What would happen if our ‘what-goes-on-behind-closed-doors’ was witnessed? What would it be like to have our lives seen and interpreted through impartial and inhuman eyes?  

Klara and the Sun is the eighth novel by the Nobel Prize-winning British writer Kazuo Ishiguro. In this book, the story is narrated by Klara, an artificial friend (for that read android or AF) who can be bought by parents as a companion for their children. Klara inhabits a sort of literary laboratory where human behaviour is observed by another species.

In the opening scene, the AF’s world is revealed to be a shop where they are periodically transported from the dark stockroom to sunlit windows. As she stands in the window of the store waiting to be sold, Klara learns about the world outside and observes the light. She soon realises that being in the sun’s pattern is the place to be – the optimum angle in which to catch the eye of would-be buyers. This is a vital clue to the power and importance of the sun throughout the novel. In an interaction with Boy AF Rex, we’re also privy to the underlying competitive market trajectory of rising stars and failing product lines.

But the themes in the novel don’t just apply to the robotic characters. Through Klara’s eyes, we witness her understanding of humans and the interactions she has with them. In one memorable passage, Klara is moved to the store window and partnered with another AF, Rosa, who doesn’t possess the same cleverness or powers of observation. Our narrator doesn’t miss a trick as she sits, mannequin-like, in the window and observes the human traffic on the street. 

While intelligent, Klara has her shortcomings. After all, she’s not a human being. But this is what makes her an endearing and fascinating character. Klara is eventually chosen by 14-year-old Josie, who lives with her mother in a remote region. And so Klara attempts to piece together an understanding of the world the little girl inhabits. The information we are given is filtered through Klara’s eyes (her screens), which divide and glitch when she experiences stress or uncertainty.

Even though the story is difficult to place, there are many conventional human traits and recognisable objects which ground the reader firmly in the narrative. But it is difficult to fathom a future for this world, and its blurred edges reflect the limited scope of Klara’s vision.

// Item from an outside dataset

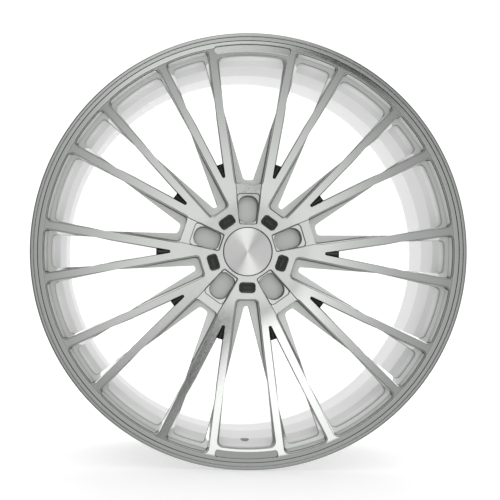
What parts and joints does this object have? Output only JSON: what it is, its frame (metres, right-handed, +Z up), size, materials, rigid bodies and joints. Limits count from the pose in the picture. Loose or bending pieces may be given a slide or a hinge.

 Klara and the sunIt feels like Ishiguro has created a minimal universe in order to show the reader how they might find purpose and meaning in mundanity and everyday relationships. This is evident in the way that he balances Josie’s difficult and unreachable family members with more relatable characters who exist on the periphery of the narrative. Thankfully, these characters bring great comfort in a world of unease. There’s Melania Housekeeper who is pragmatic and hilarious and Rick, Josie’s worldly-wise best friend and confidant, who provides a sense of safety for Josie who often seems like the most precarious child in the world.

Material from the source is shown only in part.